FN: Do you think there are any significant biases in the participants, e.g. troubled companies are less likely to participate skewing the figures higher?

Noam: We struggle each year with that question as it could certainly play into the quality of data we receive and provide. We feel that this issue is mitigated by our broad reach in terms of invitations to participate, our number of repeat participants, and the amount and type of slicing that we do with the data (enabling us to compare apples to apples).

FN: One of the main findings of your research is that there is a “Founder Discount.” What is this?

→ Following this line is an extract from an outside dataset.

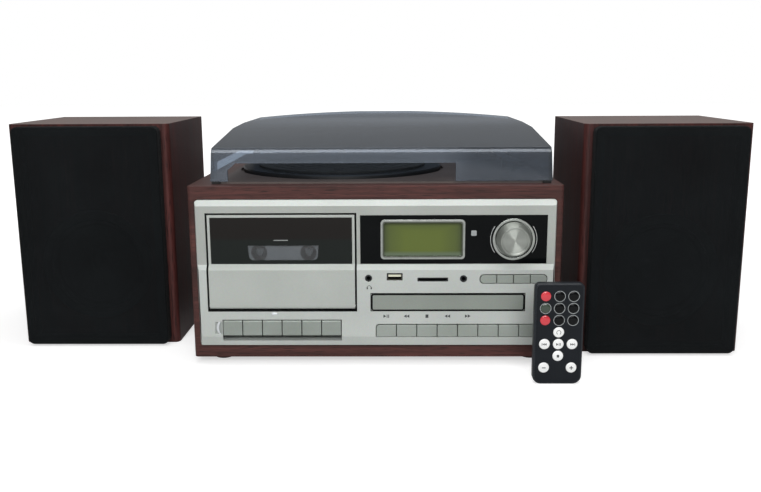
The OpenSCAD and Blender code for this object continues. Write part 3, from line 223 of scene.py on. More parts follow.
def veneer(name, long_way, pale, mid, dark, dusty):
    """Mahogany-print veneer: streaks 2 to 5 mm wide that run along long_way, fine dark pores, and a satin
    lacquer over them. A pale grey film, up to dusty, lightens what faces up: partly dust, partly a painted
    sheen of the light that falls on the tops."""
    finish, tree, shader, place = start_finish(name)
    layers = []
    for along, over, detail, bend in [
        (3.0, 34.0, 3.0, 0.0),
        (8.0, 260.0, 4.0, 0.6),
        (70.0, 1500.0, 2.0, 0.0),
    ]:
        stretch = [along if axis == long_way else over for axis in "XYZ"]
        layers.append(put(tree, "TexNoise", {
            "Vector": put(tree, "Mapping", {"Vector": place, "Scale": stretch}),
            "Scale": 1.0, "Detail": detail, "Distortion": bend}))
    wander, streaks, pores = layers
    mixed = put(tree, "Mix", {0: 0.45, 2: streaks, 3: wander})
    figure = put(tree, "ValToRGB", {0: mixed}, stops=[(0.34, dark), (0.50, mid), (0.66, pale)])
    pore_mask = put(tree, "MapRange", {"Value": pores, "From Min": 0.34, "From Max": 0.46})
    stained = put(tree, "Mix", {0: pore_mask, 6: dark, 7: figure}, data_type="RGBA")
    # What faces up turns paler: partly dust, partly a painted sheen.
    facing = put(tree, "SeparateXYZ", {0: put(tree, "NewGeometry").outputs["Normal"]})
    film = put(tree, "MapRange", {"Value": facing.outputs["Z"], "From Min": 0.8, "To Max": dusty})
    dust_and_painted_sheen = put(tree, "Mix", {0: film, 6: stained.outputs[2], 7: "#a1958f"}, data_type="RGBA")
    feed(tree, shader, {
        "Base Color": dust_and_painted_sheen.outputs[2],
        "Roughness": put(tree, "MapRange", {"Value": streaks, "To Min": 0.36, "To Max": 0.50}),
        "Normal": put(tree, "Bump", {"Height": pore_mask, "Strength": 0.25, "Distance": 0.0001}),
        "IOR": 1.5, "Specular IOR Level": 0.25})
    return finish


# What it gives the eye: dark red-brown stripes along the board, with a soft sheen. On the outside of
# the two side boards the grain runs front to back.
# The cabinet's tops take only a faint film of dust and painted sheen.
cabinet_browns, cabinet_dust_and_sheen, side_face = ("#5a3531", "#452926", "#2f1d1a"), 0.03, 159.5
cabinet = soften("cabinet", 0.5, veneer("mahogany_veneer_lacquered", "X", *cabinet_browns, cabinet_dust_and_sheen))
paint_where(cabinet, veneer("mahogany_veneer_on_the_sides", "Y", *cabinet_browns, cabinet_dust_and_sheen),
            lambda middle: abs(in_unit(middle)[0]) > side_face)


# Feet
# Four turned rubber feet, glued and screwed under the bottom board. Black, dull, a little dusty.
def rubber(name, colour, dusty):
    """Moulded rubber: dull, with a fine grain and a film of dust."""
    finish, tree, shader, place = start_finish(name)
    grain = put(tree, "TexNoise", {"Vector": place, "Scale": 1400.0, "Detail": 2.0})
    dust = put(tree, "TexNoise", {"Vector": place, "Scale": 60.0, "Detail": 4.0})
    film = put(tree, "MapRange", {"Value": dust, "From Min": 0.4, "From Max": 0.7, "To Max": 0.5})
    feed(tree, shader, {
        "Base Color": put(tree, "Mix", {0: film, 6: colour, 7: dusty}, data_type="RGBA").outputs[2],
        "Roughness": 0.78,
        "Normal": put(tree, "Bump", {"Height": grain, "Strength": 0.3, "Distance": 0.0001})})
    return finish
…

Noam: The “Founder Discount” is the subject of a paper published in the Academy of Management Journal in the Fall of 2006, and is summarized in a blog post here. Years ago, while discussing with a founder his problems negotiating compensation with his board, I realized that being a founder could actually hamstring you in such negotiations. (I recently completed a case, “The Tale of the Lynx,” that delves into this and other founder-related issues.)

Since then, I have seen the pattern on a regular basis and decided to test it more systematically using our survey data. I took the top management teams from our 2000-2002 IT surveys (a total of more than 500 companies) and examined their compensation. Even after controlling for a wide variety of differences across the managers (their prior work experience, equity holdings, etc.) and ventures (stage of development, size, financing history, etc.), there still remained a significant gap in compensation between founders and similar non-founders – i.e., a “Founder Discount.”

FN: So, why is there a Founder Discount?

Noam: I have found both voluntary and involuntary reasons for the founder discount. Both reasons can be traced to founders’ much higher level of psychological attachment to their ventures. On the voluntary side, this attachment often leads founders to accept less compensation in order to free up scarce cash for their ventures to invest in other important activities. On the involuntary side, most of what I have seen was captured nicely by the founder in my “Lynx” case. When reflecting on his threatening to leave the company if he didn’t get a raise, he said: “The board knew we were so attached to the company that we wouldn’t walk away – we had too much vested in building the company to leave over short-term cash compensation. So they knew it was a bogus threat. … We thought we were being altruistic, and figured we’d make it up later. We never could. That ended up being an albatross around our necks.”

One interesting fact is that the strength of both the voluntary and involuntary factors should diminish as the venture grows, and the data in fact does show that the Founder Discount is large in smaller ventures but disappears in larger ventures.

If your readers have seen other reasons for the Founder Discount, I’d love to hear them!

FN: You’ve been doing this study annually for several years now. Have you identified any trends?

Noam: One trend is that the Founder Discount persists across both up and down markets. Another pervasive trend, found in both our IT and Life Sciences companies, is that incentive compensation has played a much more important role in total cash compensation in recent years.